**Raw data:**

◇ ◇ ◇ ◇

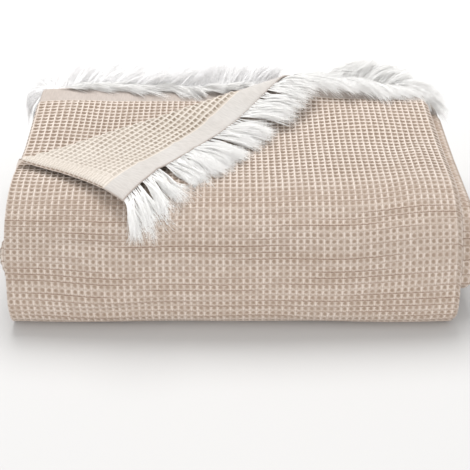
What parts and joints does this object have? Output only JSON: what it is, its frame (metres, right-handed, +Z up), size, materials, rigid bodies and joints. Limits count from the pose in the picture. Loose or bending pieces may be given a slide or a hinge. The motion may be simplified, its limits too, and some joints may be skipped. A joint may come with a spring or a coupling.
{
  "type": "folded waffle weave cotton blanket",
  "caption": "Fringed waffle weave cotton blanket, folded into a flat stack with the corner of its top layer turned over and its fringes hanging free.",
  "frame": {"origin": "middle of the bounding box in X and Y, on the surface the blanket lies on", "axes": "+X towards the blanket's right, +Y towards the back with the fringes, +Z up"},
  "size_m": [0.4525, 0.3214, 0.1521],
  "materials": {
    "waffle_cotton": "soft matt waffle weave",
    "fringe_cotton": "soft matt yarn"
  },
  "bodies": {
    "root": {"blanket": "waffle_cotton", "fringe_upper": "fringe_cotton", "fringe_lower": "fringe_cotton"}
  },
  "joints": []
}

◇ ◇ ◇ ◇

**Given request:**
Look above for every line with the word "right" and copy it.

**Written response:**
What parts and joints does this object have? Output only JSON: what it is, its frame (metres, right-handed, +Z up), size, materials, rigid bodies and joints. Limits count from the pose in the picture. Loose or bending pieces may be given a slide or a hinge. The motion may be simplified, its limits too, and some joints may be skipped. A joint may come with a spring or a coupling.
  "frame": {"origin": "middle of the bounding box in X and Y, on the surface the blanket lies on", "axes": "+X towards the blanket's right, +Y towards the back with the fringes, +Z up"},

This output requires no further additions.